Sehr gelungen ist in jedem Fall auch das Leveldesign, welches genau inspiziert werden will und nach besten Wegen abgesucht werden muss, wovon es eine Vielzahl gibt. Arkane hat bereits in Dishonored 2 bewiesen, dass sie hierfür ein besonders gutes Gespür haben. Im Gegensatz zu einem Deus Ex: Mankind Divided, welches uns solch einen cleveren Aufbau nur vorgaukelt, hält Prey, was es verspricht.
Prey spielt sich somit als bunter Mix aus Survival, Shooter und Schleichspiel mit diversen Rollenspielelementen, eingebettet in einem Sci-Fi-Horrorsetting. Daher erinnert das Spiel auch stark an Dead Space, Bioshock oder System Shock 2, die als große Vorbilder und Inspirationsquellen Pate standen. Auch Prey profitiert durch sein Setting von einer unglaublich starken Atmosphäre, die für dauerhafte Spannung sorgt. Und dank der Mimics, die sich an Bord befinden, gibt es auch eine Reihe fieser Schockmomente. Die kleinen Biester können sich nämlich in gewöhnliche Gegenstände verwandeln, ohne von uns als solche erkannt zu werden. Wenn uns dann mit lautstarkem Soundeffekt plötzlich eine Tasse oder eine Lampe angreift, ist das sicher nichts für zarte Gemüter. Auch sorgt dieser Umstand dafür, dass wir unsere Umgebung stets genau unter die Lupe nehmen, uns fragen, ob wirklich alles an Ort und Stelle steht, wie es soll, oder an der ruhig wirkenden Szenerie nicht doch etwas faul ist.
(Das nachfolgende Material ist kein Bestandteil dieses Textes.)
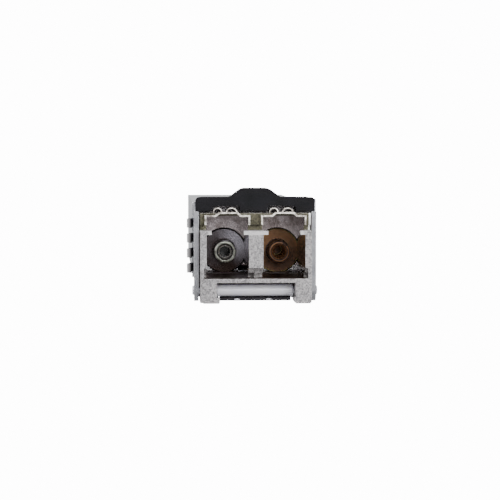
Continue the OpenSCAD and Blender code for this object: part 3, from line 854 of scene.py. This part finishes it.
def hood_front(middle, normal):
    """The sheared front edge of a hood, given a painted highlight."""
    return normal.y < -SHEARED_EDGE


def finger_front(middle, normal):
    """The faces of the spring fingers that slope up from their tips."""
    return normal.y < -SLOPE and middle.y < COLLAR_MIDDLE


def tube_tip(middle, normal):
    """The flat ring at the front of a receptacle's tube."""
    return middle.y < TIP_Y + TIP_SKIN and normal.y < -SQUARE_ON


def tube_side(middle, normal):
    """The amber tube outside its mouth, darkened with painted shade."""
    return middle.y < TIP_Y + TUBE_LENGTH and MOUTH_R <= axis_distance(middle) < TUBE_R


def tube_bore(middle, normal):
    """The funnel and the bore inside a tube, which get painted shade."""
    inside = axis_distance(middle) < MOUTH_R and middle.y < TIP_Y + BORE_DEPTH
    return inside and normal.y > -SQUARE_ON


def arm_inside(middle, normal):
    """The inner face of the right arm, with a painted highlight beside the hoods."""
    return middle.x > NOSE_INNER_X and normal.x < -SQUARE_ON


NOSE_RULES = (
    ("port_wall", port_side),
    ("port_floor", port_base),
    ("hood_wall", upper_wall),
    ("recess", lower_recess),
    ("tip", ledge_tip),
    ("gap_dark", shoulder_front),
)
HOOD_RULES = (("bright_rim", hood_front),)
LEFT_TUBE_RULES = (("ring_tip", tube_tip), ("bore", tube_bore))
RIGHT_TUBE_RULES = (("amber_tube", tube_side), ("amber_bore", tube_bore))
GRIP_SEGMENTS = 3

# CAD node, finish, edge in millimetres, the edge's own finish, face rules, bevel segments
SKINS = (
    ("nose_housing", "nose", 0.11, "nose_rim", NOSE_RULES),
    ("base_housing", "shell", 0.06, None, (("saddle", saddle_face),)),
    ("top_cover", "cover", 0.06),
    ("top_label", "label", 0.0),
    ("cover_screws", "dark_steel", 0.04),
    ("latch_hood_left", "bright", 0.03, "bright_rim", HOOD_RULES),
    ("latch_hood_right", "bright", 0.03, "bright_rim", HOOD_RULES),
    ("emi_collar", "spring", 0.03, None, (("finger_front", finger_front),)),
    ("emi_plate", "bright", 0.03),
    ("osa_clamp", "dark_steel", 0.04),
    ("tosa_receptacle", "turned", 0.09, "turned_rim", LEFT_TUBE_RULES),
    ("tosa_sleeve", "white_ceramic", 0.02),
    ("tosa_stub", "dark_ceramic", 0.02),
    ("tosa_can", "gold", 0.05),
    ("tosa_flex", "film", 0.0),
    ("rosa_receptacle", "amber", 0.13, "amber_rim", RIGHT_TUBE_RULES),
    ("rosa_can", "gold", 0.05),
    ("rosa_flex", "film", 0.0),
    ("pcb", "board", 0.04),
    ("contacts_top", "gold", 0.008),
    ("contacts_bottom", "gold", 0.008),
    ("laser_driver", "chip", 0.05),
    ("post_amplifier", "chip", 0.05),
    ("microcontroller", "chip", 0.05),
    ("passives", "tan", 0.03),
    ("thermal_pad", "pad", 0.08),
    ("latch_plate", "dark_steel", 0.04),
    ("latch_plate_rivets", "pin", 0.05),
    ("latch_pin", "pin", 0.04),
    # The lever's dark finish is partly painted shade under the pin
    ("latch_lever", "dark_steel", 0.04),
    ("bail_frame", "arm", 0.05, "arm_rim", (("tip", arm_inside),)),
    ("bail_grip", "grip", 0.1, None, (), GRIP_SEGMENTS),
    ("bail_shaft", "pin", 0.06),
    ("cam_sleeve", "cam", 0.06),
)
for skin in SKINS:
    dressed(*skin)


# ---- The lever's dents and spring ----

DENTS_X = (-2.05, 1.49)
DENT_Z = 0.33
DENT_R = 0.1
DENT_HEIGHT = 0.1
DENT_SINK = 0.02
DENT_STRETCH = (3.0, 1.0, 1.0)
DENT_SIDES = 32
CROWN_SHARE = 0.55
CROWN_RISES = (0.3, 0.12)
FACING_FRONT = (math.radians(90), 0, 0)


def place_fixed(piece, name, key, node):
    """Settles a new piece at the origin, with its finish, and lets it ride with a CAD node."""
    piece.name = name
    only(piece)
    bpy.ops.object.transform_apply(location=True, rotation=True, scale=True)
    piece.data.materials.clear()
    piece.data.materials.append(FINISH[key])
    bpy.ops.object.shade_smooth_by_angle(angle=SMOOTH_ANGLE)
    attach(piece, body_of(node))
    slot_of(node)


def joined(parts):
    """One piece from several, as the first of them."""
    nothing_selected()
    for part in parts:
        part.select_set(True)
    bpy.context.view_layer.objects.active = parts[0]
    bpy.ops.object.join()
    return parts[0]


def button(place, radius, height, turn):
    """A low round button with a domed face, raised along its own +Z from place."""
    nothing_selected()
    bpy.ops.mesh.primitive_cylinder_add(vertices=DENT_SIDES, radius=radius * MM, depth=height * MM)
    piece = bpy.context.active_object
    bpy.ops.object.mode_set(mode="EDIT")
    bpy.ops.mesh.select_mode(type="FACE")
    bpy.ops.mesh.select_all(action="DESELECT")
    bpy.ops.object.mode_set(mode="OBJECT")
    for face in piece.data.polygons:
        face.select = face.normal.z > SQUARE_ON
    bpy.ops.object.mode_set(mode="EDIT")
    for rise in CROWN_RISES:
        bpy.ops.mesh.inset(thickness=radius * (1 - CROWN_SHARE) / 2 * MM)
        bpy.ops.transform.translate(value=(0, 0, height * rise * MM))
    bpy.ops.mesh.select_all(action="DESELECT")
    bpy.ops.object.mode_set(mode="OBJECT")
    piece.location = Vector(place) * MM
    piece.rotation_euler = turn
    return piece


lever_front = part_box("latch_lever")[0].y / MM
dents = []
for dent_x in DENTS_X:
    dent = button((dent_x, lever_front + DENT_SINK, DENT_Z), DENT_R, DENT_HEIGHT, FACING_FRONT)
    dent.scale = DENT_STRETCH
    dents.append(dent)
# The dents take the bright pin finish: painted glints on the dark lever
place_fixed(joined(dents), "lever_dents", "pin", "latch_lever")

spring = dressed("latch_spring", "spring", 0.02)
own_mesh(spring)


# ---- Floor, light and camera ----

FLOOR_METRES = 4.0
FLOOR_CELLS = 4
FLOOR_GAP = 0.15
STAGE_WHITE = 14.0
FLOOR_GREY = (0.35, 0.35, 0.35, 1)
FLOOR_MIRRORED = 0.9
CLEAR_WHITE = (1, 1, 1, 1)

# The world's light all round, and what is added towards each side
WORLD_BASE = 0.42
WORLD_BACK = 0.5
WORLD_ABOVE = 0.55
WORLD_LEFT = 0.3
BACK_SPAN = (0.1, 0.9)
ABOVE_SPAN = (0.15, 0.9)
LEFT_SPAN = (0.2, 0.9)

# Name, place, aim and size in millimetres, and watts
SOFT_BOXES = (
    ("key_box", (-120, -190, 150), (0, -20, 5), (160, 120), 0.28),
    ("low_box", (70, -210, 55), (0, -26, 3), (170, 60), 0.3),
    ("top_box", (0, 10, 190), (0, 0, 5), (220, 220), 0.22),
)

SENSOR_WIDTH = 36.0
LENS = 118.1
CLIP_START_METRES = 0.005
CAMERA_PLACE = Vector((-10.1, FRONT_Y - 180.0, 16.15))
CAMERA_TARGET = Vector((-0.685, FRONT_Y, 5.94))


def studio_floor():
    """A wide pale floor: plain white to the camera, pale in reflections, and clear from below."""
    nothing_selected()
    cells = {"x_subdivisions": FLOOR_CELLS, "y_subdivisions": FLOOR_CELLS}
    bpy.ops.mesh.primitive_grid_add(size=FLOOR_METRES, **cells)
    floor = bpy.context.active_object
    floor.name = "studio_floor"
    floor.data.transform(floor.matrix_world)
    floor.location = (0, 0, 0)
    for vertex in floor.data.vertices:
        vertex.co.z = cad_bounds[0][2] - FLOOR_GAP * MM
    f = finish("pale_floor")
    seen = f.node("ShaderNodeLightPath", output="Is Camera Ray")
    mirrored = f.node("ShaderNodeLightPath", output="Is Glossy Ray")
    matte = f.node("ShaderNodeBsdfDiffuse", None, {"Color": FLOOR_GREY})
    white = f.node("ShaderNodeEmission", None, {"Color": CLEAR_WHITE, "Strength": STAGE_WHITE})
    sheen = f.node("ShaderNodeEmission", None, {"Color": CLEAR_WHITE, "Strength": FLOOR_MIRRORED})
    plain = f.node("ShaderNodeMixShader", None, {0: mirrored, 1: matte, 2: sheen})
    both = f.node("ShaderNodeMixShader", None, {0: seen, 1: plain, 2: white})
    below = f.node("ShaderNodeNewGeometry", output="Backfacing")
    clear = f.node("ShaderNodeBsdfTransparent")
    shown = f.node("ShaderNodeMixShader", None, {0: below, 1: both, 2: clear})
    f.node("ShaderNodeOutputMaterial", None, {"Surface": shown})
    floor.data.materials.append(f.owner)


def studio_world():
    """Soft light all round: brightest behind and above, some from the left, and dimmer in front."""
    world = bpy.data.worlds.new("studio_world")
    bpy.context.scene.world = world
    f = Finish(world)
    x, y, z = f.parts(f.node("ShaderNodeTexCoord", output="Generated"))
    back = y.ramp(*BACK_SPAN)
    above = z.ramp(*ABOVE_SPAN)
    left = (0 - x).ramp(*LEFT_SPAN)
    light = WORLD_BASE + back * WORLD_BACK + above * WORLD_ABOVE + left * WORLD_LEFT
    seen = f.node("ShaderNodeLightPath", output="Is Camera Ray")
    strength = light * (1 - seen) + seen * STAGE_WHITE
    shown = f.node("ShaderNodeBackground", None, {"Color": CLEAR_WHITE, "Strength": strength})
    f.node("ShaderNodeOutputWorld", None, {"Surface": shown})


def soft_box(name, place, aim, size, watts):
    """A rectangular lamp turned towards its aim."""
    lamp = bpy.data.lights.new(name, "AREA")
    lamp.shape = "RECTANGLE"
    lamp.size, lamp.size_y = [side * MM for side in size]
    lamp.energy = watts
    holder = bpy.data.objects.new(name, lamp)
    bpy.context.scene.collection.objects.link(holder)
    holder.location = Vector(place) * MM
    direction = (Vector(aim) - Vector(place)).normalized()
    holder.rotation_euler = direction.to_track_quat("-Z", "Y").to_euler()


def studio_camera():
    """A long lens in front of the ports, a little above them and to their left."""
    data = bpy.data.cameras.new("camera")
    data.sensor_width = SENSOR_WIDTH
    data.lens = LENS
    data.clip_start = CLIP_START_METRES
    camera = bpy.data.objects.new("camera", data)
    bpy.context.scene.collection.objects.link(camera)
    camera.location = CAMERA_PLACE * MM
    camera.rotation_euler = (CAMERA_TARGET - CAMERA_PLACE).to_track_quat("-Z", "Y").to_euler()
    bpy.context.scene.camera = camera


studio_floor()
studio_world()
for soft_box_row in SOFT_BOXES:
    soft_box(*soft_box_row)
studio_camera()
Unsere Entscheidungen im Spielverlauf haben übrigens Auswirkung auf das Ende des Spiels, wovon es mehrere verschiedene zu erreichen gibt. Enttäuschend ist leider nur, dass die Credits, nach Abschluss des Abenteuers, ohne großes Tamtam oder über den Bildschirm laufen, doch die spürbaren Auswirkungen unserer Entscheidungen auf den Ausgang motivieren dennoch zum Ausprobieren. Bis dahin ist es auch ein langer Weg, für Prey braucht man gut und gerne 20 Stunden, um es zu beenden. Wer sich auch um Nebenaufgaben kümmert, kommt schnell auf 30. Und da der Ablauf nicht linear ist, viele Orte auf der Talos I unerkundet blieben, andere Enden erreicht werden wollen und ein anderer Fähigkeitsbaum ein neues Spielgefühl mit sich bringt, besitzt Prey einen gewissen Wiederspielwert.
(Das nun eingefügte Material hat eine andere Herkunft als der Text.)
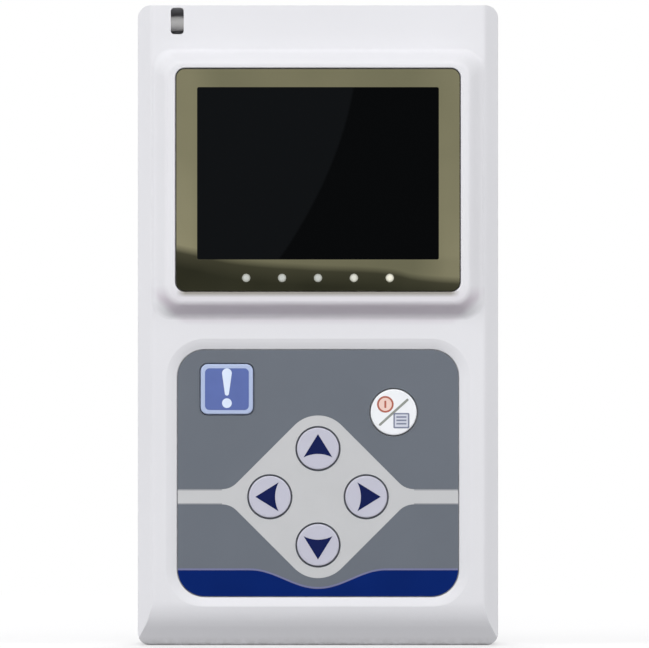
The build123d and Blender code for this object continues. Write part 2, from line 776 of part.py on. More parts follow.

Technisch basiert Prey auf der Cryengine, schöpft dessen Möglichkeiten jedoch nicht gänzlich aus. Prey ist zwar weit davon entfernt schlecht auszusehen, punktet mit enormen Detailreichtum, einem charmanten Stil und läuft stets wunderbar flüssig auf der von uns getesteten PS4 Pro, wird mit seiner Grafik aber auch keinen Preis gewinnen. Nicht schlimm, letztlich zählen aber die inneren Werte, die stimmen in Prey definitiv.
Fazit
Wer Survival-Abenteuer mag, bekommt mit Prey einen höchst spannenden Sci-Fi-Horror-Beitrag mit großer spielerischer Freiheit, die es uns ermöglicht, nach eigenen Vorlieben auf Erkundungstour durch eine alienverseuchte Raumstation zu gehen. Viele Wege führen ans Ziel, mindestens einer sollte jeden Genrefreund zu Prey führen.